— Start of Supplied data —

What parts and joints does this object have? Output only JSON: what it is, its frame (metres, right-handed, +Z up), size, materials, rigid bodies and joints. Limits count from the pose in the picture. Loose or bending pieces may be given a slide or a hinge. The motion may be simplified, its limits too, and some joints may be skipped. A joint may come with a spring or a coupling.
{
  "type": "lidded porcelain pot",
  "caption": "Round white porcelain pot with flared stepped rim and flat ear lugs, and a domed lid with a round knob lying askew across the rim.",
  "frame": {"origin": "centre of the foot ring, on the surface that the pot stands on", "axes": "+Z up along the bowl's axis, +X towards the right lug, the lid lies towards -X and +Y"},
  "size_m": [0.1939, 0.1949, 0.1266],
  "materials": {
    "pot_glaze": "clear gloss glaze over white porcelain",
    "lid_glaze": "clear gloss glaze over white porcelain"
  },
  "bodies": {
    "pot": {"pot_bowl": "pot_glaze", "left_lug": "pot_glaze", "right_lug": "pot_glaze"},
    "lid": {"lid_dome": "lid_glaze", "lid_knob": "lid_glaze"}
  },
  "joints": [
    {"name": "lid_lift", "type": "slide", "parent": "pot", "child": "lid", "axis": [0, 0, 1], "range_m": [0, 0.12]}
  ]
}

— End of Supplied data —

Problem statement.
Copy the material above verbatim.

The reply.
What parts and joints does this object have? Output only JSON: what it is, its frame (metres, right-handed, +Z up), size, materials, rigid bodies and joints. Limits count from the pose in the picture. Loose or bending pieces may be given a slide or a hinge. The motion may be simplified, its limits too, and some joints may be skipped. A joint may come with a spring or a coupling.
{
  "type": "lidded porcelain pot",
  "caption": "Round white porcelain pot with flared stepped rim and flat ear lugs, and a domed lid with a round knob lying askew across the rim.",
  "frame": {"origin": "centre of the foot ring, on the surface that the pot stands on", "axes": "+Z up along the bowl's axis, +X towards the right lug, the lid lies towards -X and +Y"},
  "size_m": [0.1939, 0.1949, 0.1266],
  "materials": {
    "pot_glaze": "clear gloss glaze over white porcelain",
    "lid_glaze": "clear gloss glaze over white porcelain"
  },
  "bodies": {
    "pot": {"pot_bowl": "pot_glaze", "left_lug": "pot_glaze", "right_lug": "pot_glaze"},
    "lid": {"lid_dome": "lid_glaze", "lid_knob": "lid_glaze"}
  },
  "joints": [
    {"name": "lid_lift", "type": "slide", "parent": "pot", "child": "lid", "axis": [0, 0, 1], "range_m": [0, 0.12]}
  ]
}